Ho Chi Minh City University of Medicine and Pharmacy
- Type: Public
- Established: 1947
- Rector: Prof. Trần Diệp Tuấn MD, Ph.D
- Location: Ho Chi Minh City, Vietnam
- Campus: Urban;
- Website: ump.edu.vn

= Ho Chi Minh City University of Medicine and Pharmacy =

Medical school in Vietnam

The Ho Chi Minh City University of Medicine and Pharmacy is a public medical university located in Ho Chi Minh City, Vietnam.

==Academics==
The university has three campuses, four faculties, and a teaching hospital. The schools are upgraded from the former identically named faculties.

===Schools and faculties===

| Names | Address |
|---|---|
| School of Medicine (Main Campus) | 217 Hồng Bàng Boulevard, Ward 11, District 5 |
| School of Pharmacy | 41-43 Đinh Tiên Hoàng, Bến Nghé, District 1 |
| School of Nursing and Medical Technology | 201 Nguyễn Chí Thanh, Ward 12, District 5 |
| Faculty of Basic Sciences | 2A Phù Đổng Thiên Vương, Ward 11, District 5 |
| Faculty of Odonto-Stomatology | 652 Nguyễn Trãi, Ward 11, District 5 |
| Faculty of Public Health | 159 Hưng Phú, Hưng Phú Ward, District 8 |
| Faculty of Traditional Medicine | 221B Hoàng Văn Thụ, Ward 8, Phú Nhuận District |

===Hospital===

| Branch | Address |
|---|---|
| 1 (Main Branch) | 215 Hồng Bàng Boulevard, Ward 11, District 5 |
| 2 | 201 Nguyễn Chí Thanh, Ward 12, District 5 |
| 3 | 221B Hoàng Văn Thụ, Ward 8, Phú Nhuận District |

==History==
The university was initially a medical school within the University of Saigon (a university in the Republic of Vietnam period, not to be confused with the modern-day Saigon University). It was established in 1947 with Professor C. Massias serving as the principal during the period of French Indochina. It was located on the site of the historic Khải Tường Pagoda, originally at 28 Testardi Street, later renamed Trần Quý Cáp Street in District 3, Ho Chi Minh Cit, during the South Vietnam era. The site is now home to the War Remnants Museum on Võ Văn Tần Street. On August 31, 1961, under the Republic of Vietnam government, the school was divided into two institutions: Saigon College of Medicine and Saigon College of Pharmacy. In 1964, the Saigon College of Dentistry was established, branching off from the medical school.

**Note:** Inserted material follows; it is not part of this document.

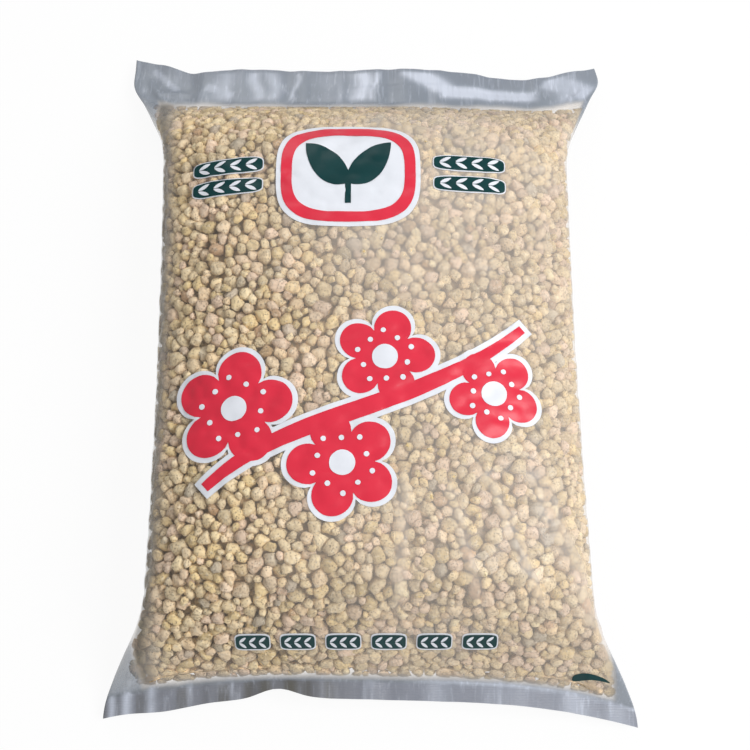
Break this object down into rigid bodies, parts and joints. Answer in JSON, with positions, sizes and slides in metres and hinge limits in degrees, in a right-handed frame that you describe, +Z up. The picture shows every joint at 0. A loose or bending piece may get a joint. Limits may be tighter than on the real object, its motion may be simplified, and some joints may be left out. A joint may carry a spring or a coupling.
{
  "type": "bag of orchid potting mix",
  "caption": "Clear plastic pillow bag of coarse pumice potting mix with two sealed ends, an empty header, corner ears and plain printed decoration, lying on its back.",
  "frame": {"origin": "centre of the bag's footprint, on the floor that its back panel lies on", "axes": "+Z up through the printed front, +Y along the bag towards the empty header, +X across the bag to the right seen from the front with the header up"},
  "size_m": [0.432, 0.6, 0.1291],
  "materials": {
    "clear_film": "clear glossy polyethylene film, slightly milky, grey-blue where it is doubled",
    "pumice": "dry matte pale cream to tan granules with fine pores",
    "white_ink": "opaque white ink under gloss",
    "red_ink": "opaque red ink under gloss",
    "green_ink": "opaque dark green ink under gloss"
  },
  "bodies": {
    "root": {"film_bag": "clear_film", "pumice_fill": "pumice", "emblem_field": "white_ink", "emblem_frame": "red_ink", "emblem_seedling": "green_ink", "leaf_tile_1": "green_ink", "leaf_tile_2": "green_ink", "leaf_tile_3": "green_ink", "leaf_tile_4": "green_ink", "spray_outline": "white_ink", "spray": "red_ink", "blossom_heart_1": "white_ink", "blossom_heart_2": "white_ink", "blossom_heart_3": "white_ink", "blossom_heart_4": "white_ink", "footer_dash_1": "green_ink", "footer_dash_2": "green_ink", "footer_dash_3": "green_ink", "footer_dash_4": "green_ink", "footer_dash_5": "green_ink", "footer_dash_6": "green_ink", "corner_stripe": "green_ink"}
  },
  "joints": []
}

In 1976, after the Vietnam War, the three schools were merged and renamed to Ho Chi Minh City University of Medicine and Pharmacy under the authority of the Communist Party of Vietnam. The initial headquarters consisted of two floors that housed offices, a library, a lecture room, and three adjacent buildings that were used for educational purposes.

The learning facilities for fundamental sciences and medicine were situated at various locations throughout Ho Chi Minh City. These included the Pasteur Institute for the study of parasitic microorganisms, the Human Body Institute for Anatomy, and the Saigon Hospital for Chemistry. The Human Body Institute facilitated learning in histology, physiology, pathology, and anatomy. The students of Medicine and Pharmacy studied at the main facility until 1961, when the Faculty of Pharmacy relocated to "Nam Ky Khoi Nghia Street."

On November 16, 1966, the school moved to the Medicine Learning Centre on Hong Bang Street in District 5. This facility, equipped with modern amenities, has served as an educational venue for medical and dental students. The centre includes a main auditorium with 500 seats, three additional 300-seat auditoriums, a library, and laboratory facilities.

On October 27, 1976, the government reorganised the schools at Saigon University Institute to create eight schools, which included the University of Medicine and Pharmacy at Ho Chi Minh City. Its new name, though not explicitly mentioning the dental school, has been officially used since 1976.

After the year 1990, the university and the Ministry of Health established additional faculties and one hospital, listed below:
- 1994: Faculty of Fundamental Sciences
- 1998: Faculty of Traditional Medicine and Faculty of Medical Technology and Rehabilitation (original name: Medicine Technique and Convalescent Faculty)
- 1999: Faculty of Public Health
- 2000: University Medical Centre

==Managing board==
- Chairman: Professor, Trần Diệp Tuấn, M.D., Ph.D.
- Acting Rector: Associate Professor, Ngô Quốc Đạt, M.D., Ph.D.